What you have to do: Reproduce the material exactly, omitting nothing.

Supplied data:
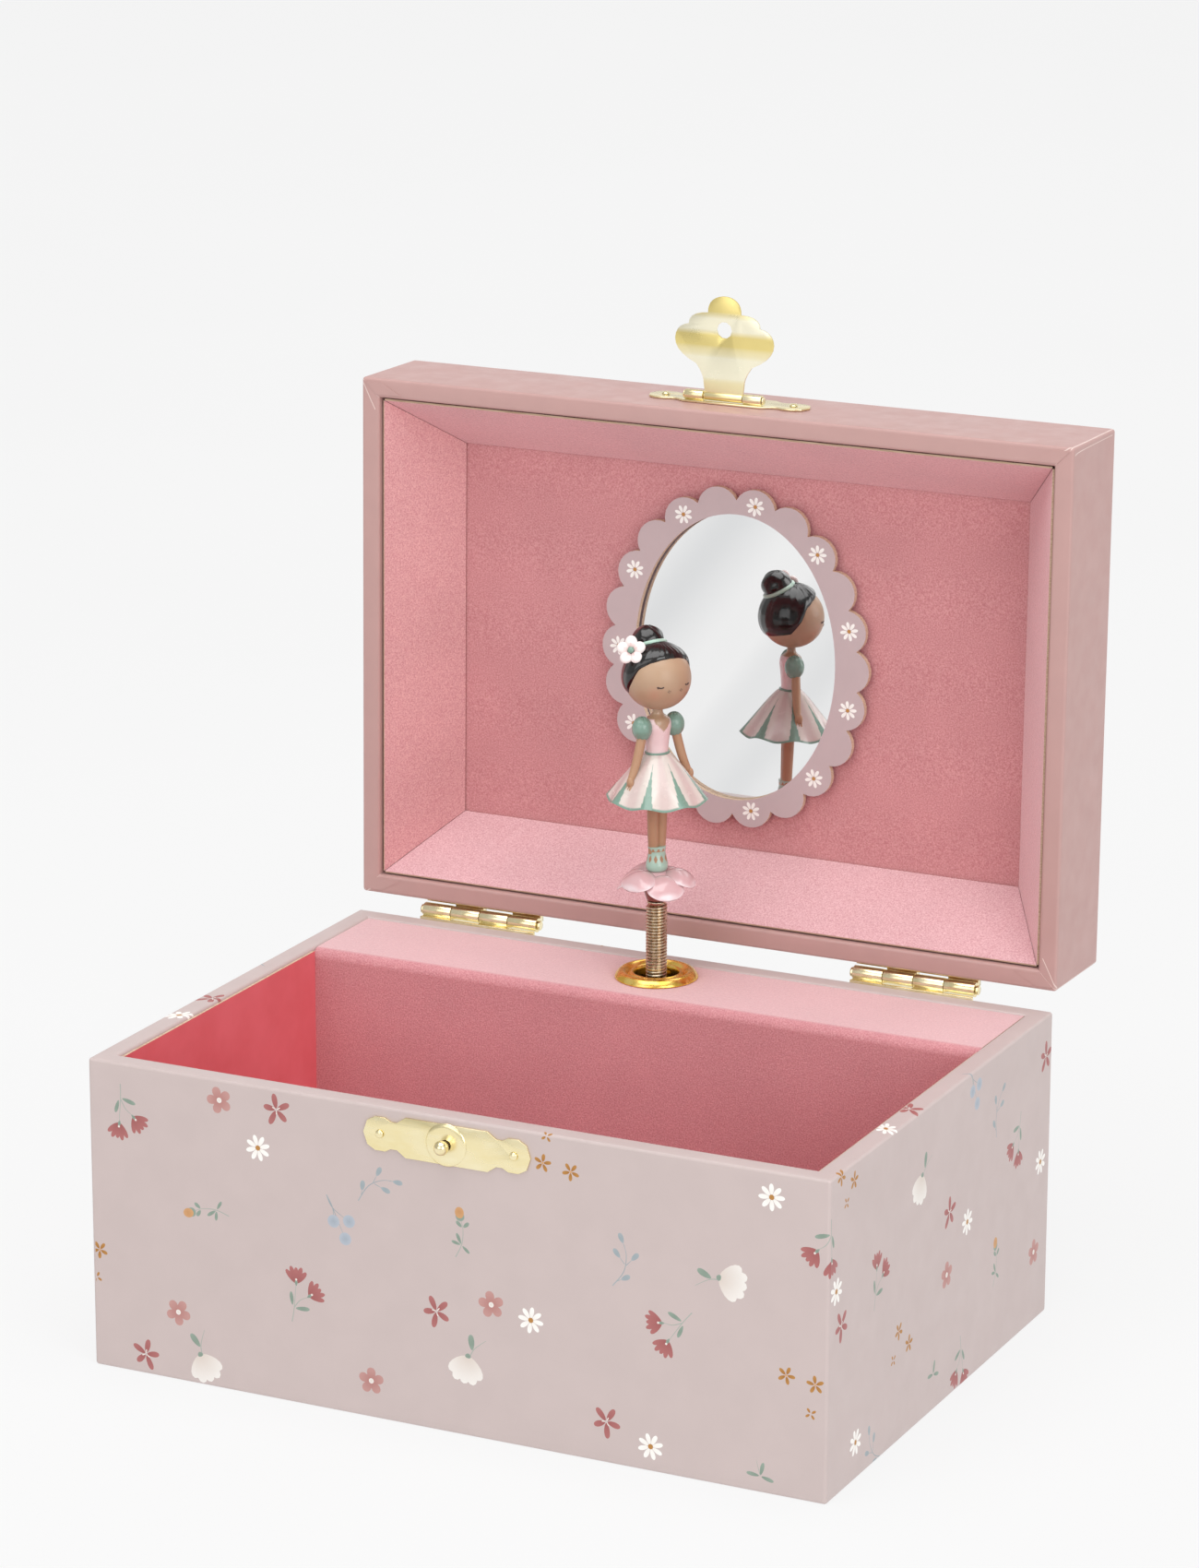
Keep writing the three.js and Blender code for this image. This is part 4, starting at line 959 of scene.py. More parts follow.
def cover_bend(u, v):
    if v <= bend_low:
        return Vector((u, COVER_FRONT, FLOOR_TOP + v))
    if v >= bend_low + bend_length:
        return Vector((u, COVER_FRONT + COVER_BEND + v - bend_low - bend_length, DECK_Z))
    turn = (v - bend_low) / COVER_BEND
    back = COVER_BEND * (1 - math.cos(turn))
    down = COVER_BEND * (1 - math.sin(turn))
    return Vector((u, COVER_FRONT + back, DECK_Z - down))


cover_x = INNER_X - SEAM
eyelet_v = bend_low + bend_length + SPINDLE.y - COVER_FRONT - COVER_BEND
bend_lines = [bend_low + bend_length * i / 8 for i in range(9)]
sheet(
    "mechanism_card", rectangle(-cover_x, cover_x, 0, cover_length), cover_bend, COVER_CARD, [flock, edge_card],
    "base", "flock", holes=[circle(SPINDLE.x, eyelet_v, 6.4, 40)],
    guides=[((-cover_x, v), (cover_x, v)) for v in bend_lines], replaces=("mechanism_cover",),
)

# The eyelet: a rolled brass ring with a thin inner lip and a slightly dented rim.
eyelet_profile = smooth_profile(
    [(5.6, -2.9), (5.5, -0.6), (5.5, 0.9), (5.9, 1.55), (6.6, 1.2), (7.0, 0.75), (7.5, 1.35), (8.2, 1.9),
     (9.1, 1.7), (9.9, 0.9), (10.2, 0.2), (9.9, 0.05)], 3)
eyelet_profile = [tuple(p) for p in eyelet_profile] + [(6.1, 0.05), (6.1, -2.9)]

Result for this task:
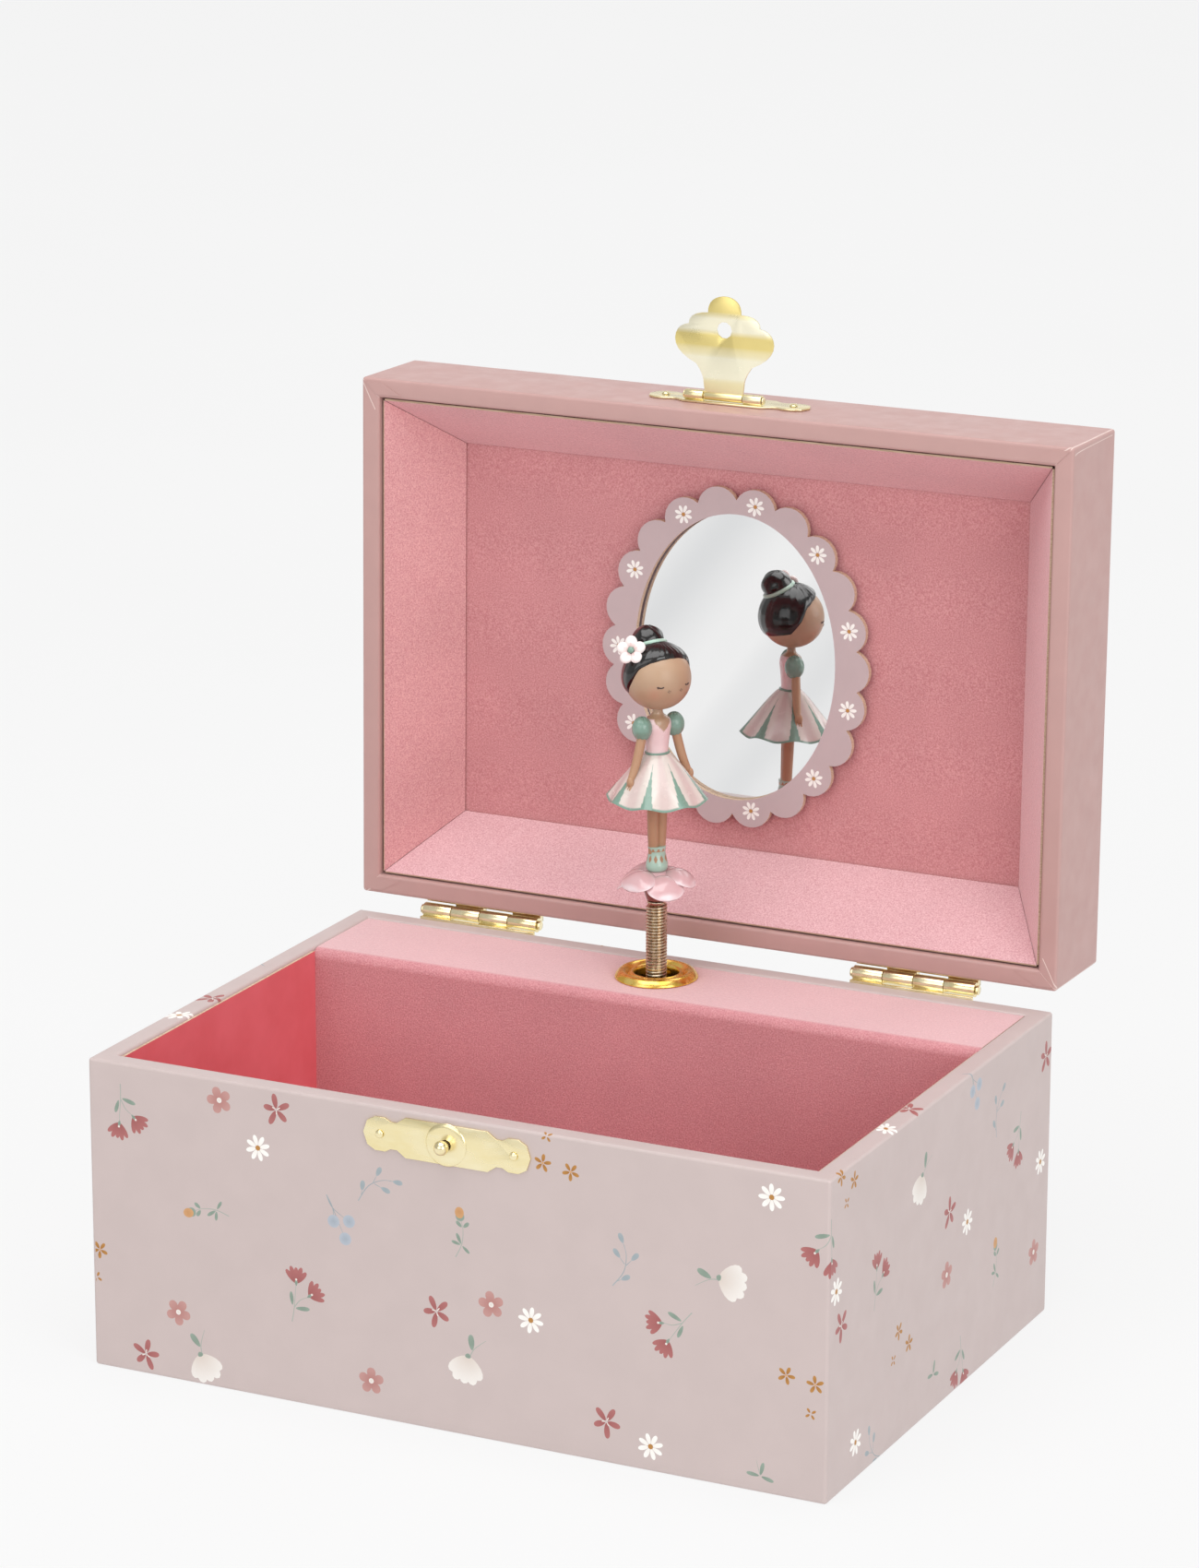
Keep writing the three.js and Blender code for this image. This is part 4, starting at line 959 of scene.py. More parts follow.
def cover_bend(u, v):
    if v <= bend_low:
        return Vector((u, COVER_FRONT, FLOOR_TOP + v))
    if v >= bend_low + bend_length:
        return Vector((u, COVER_FRONT + COVER_BEND + v - bend_low - bend_length, DECK_Z))
    turn = (v - bend_low) / COVER_BEND
    back = COVER_BEND * (1 - math.cos(turn))
    down = COVER_BEND * (1 - math.sin(turn))
    return Vector((u, COVER_FRONT + back, DECK_Z - down))


cover_x = INNER_X - SEAM
eyelet_v = bend_low + bend_length + SPINDLE.y - COVER_FRONT - COVER_BEND
bend_lines = [bend_low + bend_length * i / 8 for i in range(9)]
sheet(
    "mechanism_card", rectangle(-cover_x, cover_x, 0, cover_length), cover_bend, COVER_CARD, [flock, edge_card],
    "base", "flock", holes=[circle(SPINDLE.x, eyelet_v, 6.4, 40)],
    guides=[((-cover_x, v), (cover_x, v)) for v in bend_lines], replaces=("mechanism_cover",),
)

# The eyelet: a rolled brass ring with a thin inner lip and a slightly dented rim.
eyelet_profile = smooth_profile(
    [(5.6, -2.9), (5.5, -0.6), (5.5, 0.9), (5.9, 1.55), (6.6, 1.2), (7.0, 0.75), (7.5, 1.35), (8.2, 1.9),
     (9.1, 1.7), (9.9, 0.9), (10.2, 0.2), (9.9, 0.05)], 3)
eyelet_profile = [tuple(p) for p in eyelet_profile] + [(6.1, 0.05), (6.1, -2.9)]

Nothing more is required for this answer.